Como é possível reduzir o BDI controlando os riscos?
Quanto mais informação sobre a obra - um projeto bem feito, uma boa especificação -, maior o domínio sobre o processo. Isso representa uma boa tomada de preços e não termos assumido descontos a mais. Tudo isso permite reduzir os riscos. Com essa listagem de fornecedores e de materiais, é possível avaliar o risco em cada orçamento, por atividade, e assim avaliar o risco em cada proposta.

A ocorrência de propostas em outros Estados gera alguma dificuldade?
Muitas vezes, principalmente quanto ao concreto. Temos parcerias consolidadas em São Paulo, mas quando a obra é no Rio de Janeiro, Belo Horizonte, ou outro Estado, as condições são completamente diferentes. É possível que uma concreteira local dê uma condição de negociação melhor do que uma concreteira de outro lugar. Às vezes, adotam-se soluções mistas. É comum também instalarmos nossos equipamentos, ou seja, montarmos uma central para reduzir os custos.

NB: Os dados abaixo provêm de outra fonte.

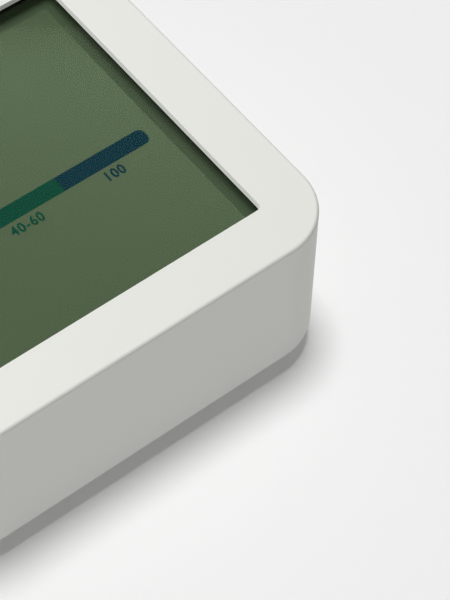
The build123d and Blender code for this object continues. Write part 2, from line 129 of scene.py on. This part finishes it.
class StudioSettings(bpy.types.PropertyGroup):
    """Floor, lamps, mirrored ceiling and camera."""

    floor: colour("Floor", "Colour of the floor", "#ECECEC")
    floor_glow: amount("Floor glow", "Light that the paper adds to its own picture", 0.09)
    fill: amount("Fill", "Strength of the light from all round", 0.14)
    backdrop: amount("Backdrop", "Brightness of the picture where nothing stands", 0.86)
    lamp: amount("Softbox", "Power of the softbox over the object", 2.48)
    lamp_size: length("Softbox size", "Width of the softbox", 310)
    lamp_distance: length("Lamp distance", "Distance of the lamps from the object", 520)
    lamp_tilt: angle("Softbox tilt", "Lean of the softbox towards the upper edge", 20)
    lamp_lean: angle("Softbox lean", "Lean of the softbox towards the left", 5)
    side_lamp: amount("Side lamp", "Power of the lamp that lights the window's right wall", 0.5)
    side_tilt: angle("Side lamp's tilt", "Lean of the side lamp towards the upper edge", -15)
    side_lean: angle("Side lamp's lean", "Lean of the side lamp towards the left", 58)
    floor_lamp: amount("Floor light", "Strength of the light on the floor", 2.4)
    floor_lamp_size: angle("Floor light's size", "Angle across the light on the floor", 18)
    floor_lamp_tilt: angle("Floor light's tilt", "Lean of the light on the floor towards the upper edge", 5.8)
    floor_lamp_lean: angle("Floor light's lean", "Lean of the light on the floor towards the left", -0.3)
    ceiling: amount("Ceiling", "Brightness of the pale ceiling that the display mirrors", 1.0)
    ceiling_distance: length("Ceiling distance", "Distance of the ceiling from the mirrored camera", 862)
    ceiling_left: length("Ceiling's left edge", "Left edge of the ceiling in the mirrored picture", -140)
    ceiling_right: length("Ceiling's right edge", "Right edge of the ceiling in the mirrored picture", 90)
    ceiling_bottom: length("Ceiling's lower edge", "Lower edge of the ceiling in the mirrored picture", -120)
    ceiling_top: length("Ceiling's upper edge", "Upper edge of the ceiling in the mirrored picture", 107)
    lens: FloatProperty(name="Lens", description="Focal length of the camera", default=131.8, unit="CAMERA")
    camera_place: FloatVectorProperty(
        name="Camera's place", description="Place of the camera, fitted to the photograph",
        default=(-76.706 * MM, -127.647 * MM, 216.293 * MM), subtype="TRANSLATION", precision=5,
    )
    camera_right: FloatVectorProperty(
        name="Camera's right", description="Direction of the picture's right side, fitted to the photograph",
        default=(0.78662, -0.61654, 0.03325), subtype="DIRECTION",
    )
    camera_up: FloatVectorProperty(
        name="Camera's up", description="Direction of the picture's upper side, fitted to the photograph",
        default=(0.49397, 0.66072, 0.56519), subtype="DIRECTION",
    )


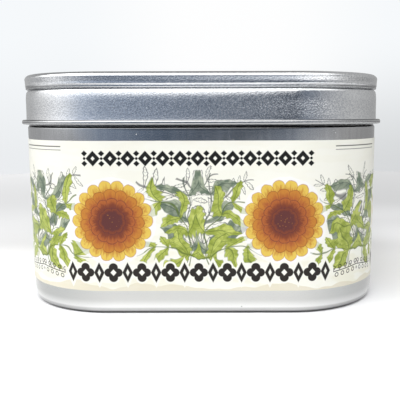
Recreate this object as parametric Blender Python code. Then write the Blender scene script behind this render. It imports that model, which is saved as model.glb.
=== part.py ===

Até aqui não falamos de padrão de construção.
Esse padrão é um só e não varia em função da obra. A Hochtief trabalha com subempreiteiros. Mas, como empresa que tem ISO 9000, ela exige também de quem trabalha a mesma performance. O que procuramos é resolver todos os problemas na etapa de planejamento. Outra coisa muito importante é avaliar bem o contrato. Porque podem haver ali critérios restritivos que inviabilizam a apresentação da proposta. É necessário saber, por exemplo, como o cliente vai controlar a entrega dos serviços.

As recomendações feitas pela área comercial sobre determinada proposta são sempre aceitas?
É evidente que as decisões são sempre baseadas na recomendação da diretoria comercial. Mas nem sempre essas recomendações são adotadas. Porque a diretoria segue uma visão estratégica para a empresa e nessa análise são avaliadas também outras variáveis, que não foram consideradas pela área comercial. É como foi dito no início. Na Hochtief tudo é um processo e as ações não se dão de maneira aleatórias.